Given instruction:
Print, exactly as they stand, the lines from the start of the listing to the line containing "---- driving dimensions", inclusive.
**** Data shown
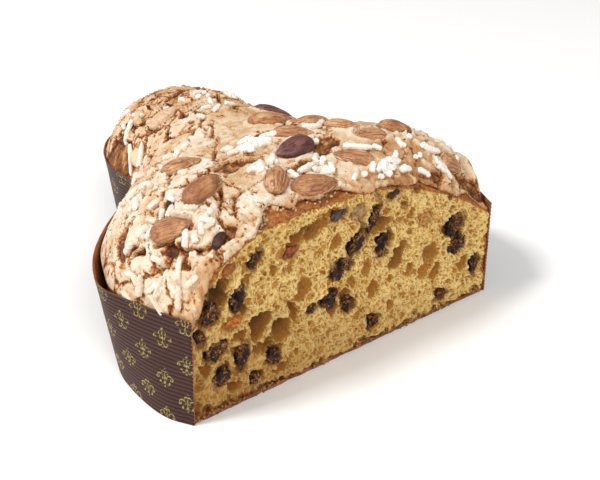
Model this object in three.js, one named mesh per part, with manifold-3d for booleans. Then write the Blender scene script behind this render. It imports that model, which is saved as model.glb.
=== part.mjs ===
// A cut colomba: the head end and both wings of a dove-shaped Easter cake, in its paper case.
// Millimetres, +Z up. While the shapes are made, y = 0 is the cut face and the head points to +y.
// The group then shifts the whole so that its origin is the middle of the flat base.
import * as THREE from 'three';
import * as BufferGeometryUtils from 'three/addons/utils/BufferGeometryUtils.js';
import Module from 'manifold-3d';

const wasm = await Module();
wasm.setup();

// ---- driving dimensions -------------------------------------------------------------------

const CASE_HEIGHT = 55;
const PAPER = 0.7;            // thickness of the case's paper
const GAP = 0.35;             // clearance between pieces that touch
const CAKE_EDGE = 50;         // height at which the crumb leaves the case's wall
const GLAZE = 3;              // thickness of the baked glaze
const GLAZE_STEP = 1.1;       // height of the glaze's broken plates
const CRACK_DEPTH = 2.2;
const CRACK_WIDTH = 4.5;
const LEAD = 14;              // how far every shape runs past the cut before it is cut off
const LEAN = 0.6;             // how fast the rim would close in past the cut, per mm
const STEPS = 2;              // pieces of outline between two of its points
const CRUMB_COLUMNS = 10;     // pieces of the crumb's and the glaze's top from side to side
const GLAZE_COLUMNS = 34;
const DEPTH = 211;            // from the cut to the tip of the head

// Half outlines from the cut to the tip of the head: half width, distance from the cut.
const RIM_HALF = [
  [91, 0], [97, 15], [104, 32], [109, 48], [106, 62], [98, 78], [84, 96], [66, 114],
  [53, 127.2], [48, 140.7], [49, 154.1], [47, 169.6], [40, 186.2], [27, 200.7], [0, DEPTH],
];
const BASE_HALF = [
  [93, 0], [100, 12], [103, 28], [103, 48], [99, 63], [90, 80], [76, 97], [60, 113],
  [48, 127], [43.5, 140], [44, 153], [42, 167], [35, 181], [22, 194], [0, 201],
];

// How high the top rises over the case at distances from the cut, and how fast it rises there.
const RISE = [[0, 39.3], [40, 48.7], [80, 45.9], [120, 44.6], [170, 38.1]];
const SHOULDER = { cutLeft: 11, cutRight: 45, slope: 24, frontRight: 14, left: 19, right: 31, head: 13.7 };
// The right wing's front corner swells up behind the case: how high, where it starts and peaks
// inwards from the rim, and between which distances from the cut and from the middle.
const BULGE = { high: 9, starts: 1.7, peak: 3, from: [3, 13], to: [34, 50], side: [62, 84] };
const DOME_REACH = 90;        // the distance from the rim at which the top is fully up

// Almonds with their skin on: place, heading of the pointed end, length, how far they stand out.
const ALMONDS = [
  { at: [-82, 27], heading: -28, length: 20, out: 1.6 },
  { at: [-62, 34], heading: 20, length: 22, out: 1.8 },
  { at: [-55, 64], heading: -34, length: 20, out: 1.2 },
  { at: [7, 81], heading: -13, length: 24, out: 1.6 },
  { at: [27, 107], heading: -25, length: 22, out: 1.6 },
  { at: [2, 54], heading: -45, length: 21, out: 1.2 },
  { at: [-9, 38], heading: -174, length: 22, out: 1.8 },
  { at: [-31, 22], heading: 52, length: 20, out: 2.2 },
  { at: [-17, 12], heading: -10, length: 23, out: 1.2 },
  { at: [13, 21], heading: 138, length: 20, out: 0.8 },
  { at: [22, 67], heading: 150, length: 20, out: 1.0 },
  { at: [27, 47], heading: -60, length: 19, out: 1.8 },
  { at: [53, 37], heading: -16, length: 19, out: 1.8 },
  { at: [34, 34], heading: 165, length: 19, out: 0.2 },
  { at: [73, 15], heading: -30, length: 19, out: 0.4 },
  { at: [-24, 138], heading: -5, length: 19, out: 0.8 },
  { at: [-42, 136], heading: -104, length: 18, out: 0.2 },
];
const ALMOND_WIDTH = 0.55;    // of its length
// Raisins bared where the glaze has cracked, in the same way.
const RAISINS = [
  { at: [-77, 36], heading: 60, length: 9, out: 1.0 },
  { at: [-71, 7], heading: 30, length: 9, out: 1.0 },
];
const ALMOND_THICK = 0.34;

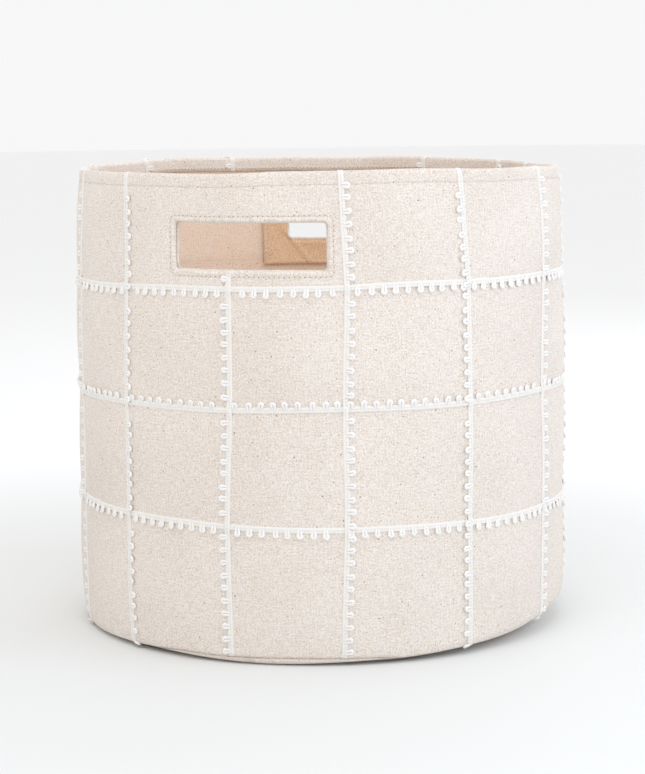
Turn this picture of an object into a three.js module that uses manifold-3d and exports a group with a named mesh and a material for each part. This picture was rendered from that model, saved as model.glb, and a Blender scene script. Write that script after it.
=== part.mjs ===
// Round fabric storage bin: a canvas tube with a sewn-in base, a lining, two cut-out handles and a grid of
// picot trim. Millimetres, +Z up, origin at the centre of the underside, front handle towards -Y.
import * as THREE from "three";
import { mergeVertices } from "three/addons/utils/BufferGeometryUtils.js";
import Module from "manifold-3d";

const wasm = await Module();
wasm.setup();

// Driving dimensions of the bin.
const HEIGHT = 310;
const BELLY_RADIUS = 166; // outside of the canvas where the wall is widest
const BELLY_HEIGHT = 113;
const RIM_DRAW_IN = 3.4; // how much narrower the rim is than the belly
const FOOT_DRAW_IN = 1;
const SIDES = 42; // facets round the bin
const GAP = 0.3; // between pieces that touch
const FACET_DEPTH = BELLY_RADIUS * (1 - Math.cos(Math.PI / SIDES)); // a facet's middle sits this far in

// Cloth and stiffening, from the outside in.
const CANVAS = 1;
const STIFFENER = 1.1;
const LINING = 0.8;
const HEM_DEPTH = 10; // the canvas folds over the rim and comes down this far inside
const HEM_STITCH_DEPTH = 8;

// Base.
const FOOT_CURVE = 6; // radius of the base cloth where it turns up to the wall
const SEAM_HEIGHT = 5.5;
const BOARD = 2;

// Cut-out handles. Azimuths run anticlockwise from the front, in degrees.
const WINDOW = { width: 97, height: 30, bottom: 249.7, corner: 3 };
const FACING_BORDER = 20;
const FACING = 0.9;
const WINDOW_STITCH_OFFSET = 3.5;
const EDGE_STITCH_INSET = 2;
const HANDLES = [
  { side: "front", azimuth: 0 },
  { side: "back", azimuth: 187.2 },
];

// Picot trim: a narrow tape with loops along one edge.
const TRIM_WIDTH = 7.4;
const TRIM_THICKNESS = 1.8;
const TRIM_PITCH = 26.8; // degrees between upright trims
const TRIM_COUNT = 14;
const FIRST_TRIM = -219.6; // azimuth of the trim beside the wall's one upright seam
const TRIM_ROWS = { upper: 237.5, middle: 162.5, lower: 89 };

const THREAD = { width: 0.4, depth: 0.35 };

const rad = THREE.MathUtils.degToRad;

// Outside radius of the canvas at height z: a slight barrel, drawn in at the rim and at the foot.
function wallRadius(z) {
  const above = Math.max(0, z - BELLY_HEIGHT) / (HEIGHT - BELLY_HEIGHT);
  const below = Math.max(0, BELLY_HEIGHT - z) / BELLY_HEIGHT;
  return BELLY_RADIUS - RIM_DRAW_IN * above ** 2 - FOOT_DRAW_IN * below ** 2;
}

// Heights from low to high, enough of them to follow the barrel.
function heights(low, high, count = 4) {
  return Array.from({ length: count }, (_, i) => low + ((high - low) * i) / (count - 1));
}

// [radius, height] points along the wall, moved in or out from the canvas's outside.
function wallLine(low, high, offset, count) {
  return heights(low, high, count).map((z) => [wallRadius(z) + offset, z]);
}

// Closed solid of revolution; the profile runs anticlockwise in the radius and height plane.
function revolve(profile) {
  const points = profile.map(([r, z]) => new THREE.Vector2(r, z));
  const onAxis = profile[0][0] === 0 && profile.at(-1)[0] === 0;
  if (!onAxis) points.push(points[0].clone());
  return new THREE.LatheGeometry(points, SIDES).rotateX(Math.PI / 2);
}

// A band of the wall between two offsets from the canvas's outside.
function wallBand(low, high, inner, outer, count) {
  return revolve([...wallLine(low, high, outer, count), ...wallLine(low, high, inner, count).reverse()]);
}

function solid(geometry) {
  const bare = geometry.index ? geometry.toNonIndexed() : geometry.clone();
  bare.deleteAttribute("normal");
  bare.deleteAttribute("uv");
  const merged = mergeVertices(bare, 1e-3);
  return new wasm.Manifold(
    new wasm.Mesh({
      numProp: 3,
      vertProperties: merged.attributes.position.array,
      triVerts: new Uint32Array(merged.index.array),
    }),
  );
}

function geometryOf(manifold) {
  const { vertProperties, triVerts } = manifold.getMesh();
  const geometry = new THREE.BufferGeometry();
  geometry.setAttribute("position", new THREE.BufferAttribute(vertProperties, 3));
  geometry.setIndex(new THREE.BufferAttribute(triVerts, 1));
  return geometry;
}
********
Solution for this exercise:
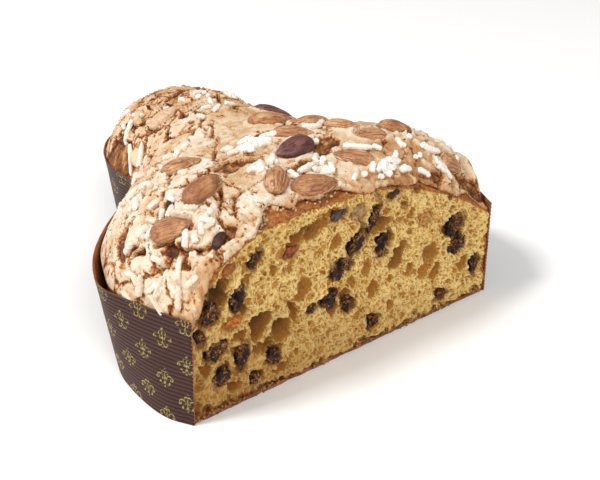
Model this object in three.js, one named mesh per part, with manifold-3d for booleans. Then write the Blender scene script behind this render. It imports that model, which is saved as model.glb.
=== part.mjs ===
// A cut colomba: the head end and both wings of a dove-shaped Easter cake, in its paper case.
// Millimetres, +Z up. While the shapes are made, y = 0 is the cut face and the head points to +y.
// The group then shifts the whole so that its origin is the middle of the flat base.
import * as THREE from 'three';
import * as BufferGeometryUtils from 'three/addons/utils/BufferGeometryUtils.js';
import Module from 'manifold-3d';

const wasm = await Module();
wasm.setup();

// ---- driving dimensions -------------------------------------------------------------------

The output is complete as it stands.